"From Both Sides of the Aegean"

Friday, March 21, 2014

Maria Iliou, who wrote and directed the documentary “From Both Sides of the Aegean: Expulsion and Exchange of Populations, Turkey-Greece: 1922-1924,” and historical consultant Alexander Kitroeff, discuss documenting the ethnic cleansing and violent expulsion of Greeks from the Ottoman Empire. In the first compulsory “exchange of populations” in the modern world, 1.2 million Greek Orthodox and 400,000 Muslims were forcibly relocated from Turkey to Greece and Greece to Turkey respectively. “From Both Sides of the Aegean” opens March 21 at the Quad Cinema.

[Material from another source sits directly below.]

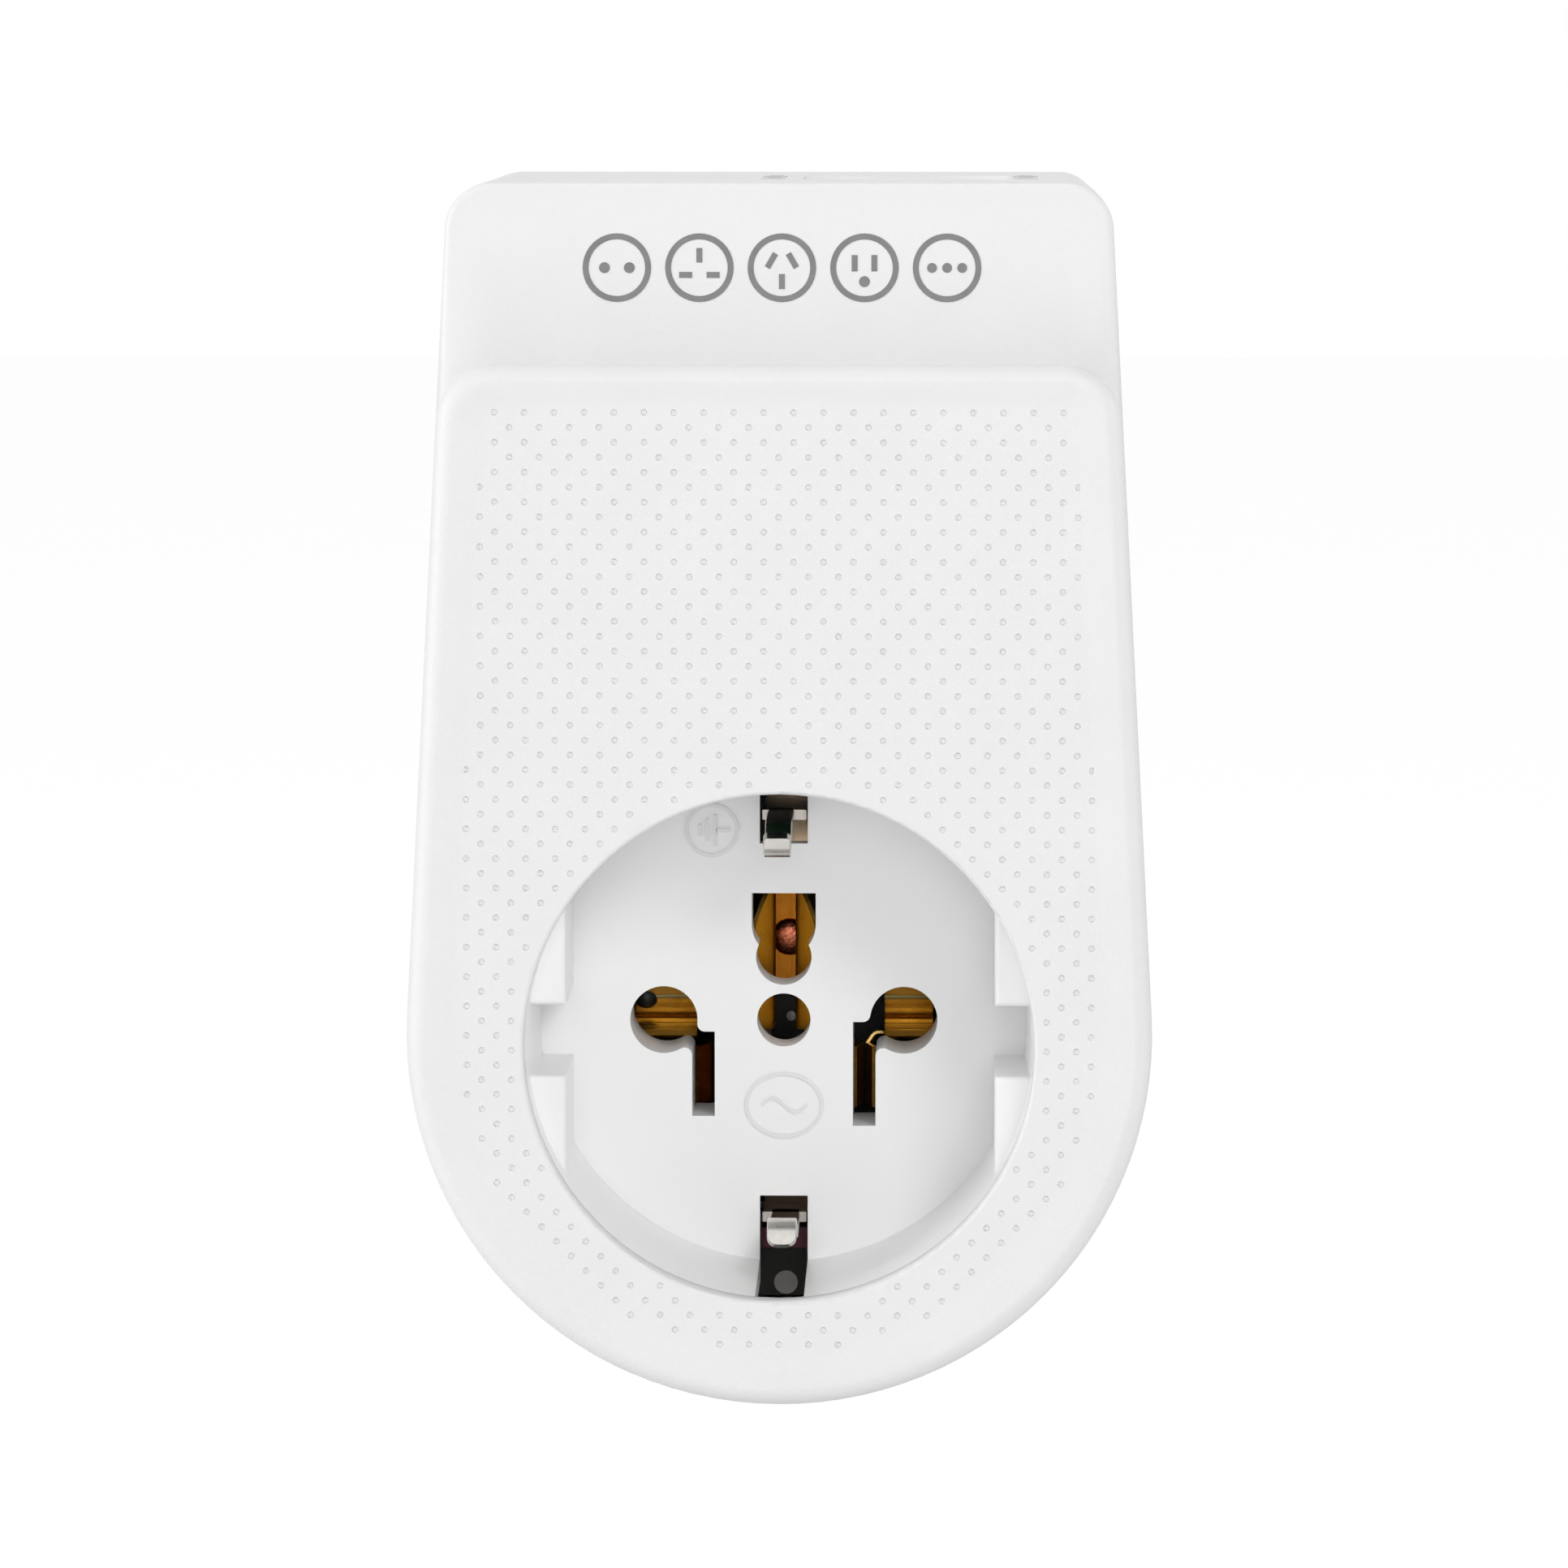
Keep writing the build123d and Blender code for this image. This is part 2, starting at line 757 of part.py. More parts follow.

Maria Iliou and Alexander Kitroeff

Comments [6]

bob in Manhattan (also East Harlem)

You might say that I was a child of both genocides, with Jewish grandparents from Germany, Austria, and Poland, and a Christian Armenian grandfather. Both my mother and father were born here, in NY and NJ respectively. Without knowing most of the details of my grandparents' immigration here, as a child my mother frequently visited her German uncle and his family. He vividly told of being in Germany and a neighbor urgently knocked on his door to warn him (somehow)that Nazis were on their way to seize him and his family, and he managed to escape and come to the US. A very chilling close call.

My father, along with his sister, mother and father weren't so lucky. My grandfather, getting a message from his father that his mother in Turkey was dying, traveled there with his wife and children, sadly to find out that she passed away before they arrived. The year was 1915. My grandfather was taken prisoner by the Turkish/Ottoman army, but because he was a good cook for Turkish food and spoke fluent Turkish, they allowed him to live and eventually released him. However, my father, then only 5 years old, witnessed his mother and sister killed in their home right in front of him and he was knocked unconscious, perhaps also appearing dead. After waking up to the horror, and being locked inside there for at least 2 days, was finally taken from there to a hospital. His father found him there, nearly starving to death, only then learning that his wife and daughter were dead. Being deeply despondent, he abandoned my father to grow up in various boarding schools, and my father grew up in terrible conditions in Istanbul, only escaping by hiding on a ship bound to the US, when he was 18 years old.

All of which had me and my mother desperately trying to be forgiving toward my father, even as we were the targets of his unpredictable explosive angry violence. Both of my parents are long gone, but the trauma of the Armenian Genocide lives on within me, but with the enlightened knowledge that helped me to never re-enact such a violent temper.

Germany fully admitted to the Nazi genocide, gives official recognition to the Holocaust, and forbids the use of Nazi symbols. Turkey, however, not only forbids its own citizens to mention the Armenian genocide, but unforgivably threatens to break off relations with any nation, including its US NATO protector, which dares to make the slightest mention of the Armenian genocide. I have no grievance with any person of Turkish heritage, but I still await the day that the US or other free democracies will finally have the guts to condemn any Turkish government for denying its historical role as a monstrously murderous nation.

Mar. 21 2014 02:59 PM


Not every conversion here is about Jews.

Mar. 21 2014 01:27 PM

Sounds very primitive. It is all kumbaya without serious historical analysis of the events.

Mar. 21 2014 01:24 PM
Cynthia from East Harlem - WOrk

PS to my prior comment - Population Exchange sounds deceptively "gentle". My uncle and grandfather had to leave (escape) first and then my grandmother, dad and aunt separetly. Smyrna was where my aunt went to learn to be a seamstress. My grandfather spoke 7 languages just to show what a multi-cultural place Constantinople (Istanbul) was.

Thanks for discussing this - very fitting as we approach Greek Independence Day on March 25th

Mar. 21 2014 01:14 PM
jgarbuz from Queens

The most displaced people in history were the Jews, who were almost completely displaced from their homeland. However, after 1948, as a result of the war, about 710,000 Arabs fled from what became the State of Israel, and about 856,000 Jews left the Arab and Muslims states. The problem is that the Arab states chose not to integrate the Palestinian Arab refugees into their societies, whereas 650,000 of the Jews displaced from Arab the countries became Israelis. The rest went to France, the US and elsewhere. But there was in effect a population swap between Israel and the Arab states, but this is rarely described as such in the media. It is usually incorrectly depicted as ethnic cleansing by Israel, whereas the expulsion of Jews from Arab countries is almost never mentioned.

Mar. 21 2014 01:12 PM
cynthia from east harlem

My dad was one of the "exchanged" at age 3. I am so pleased their story is being told.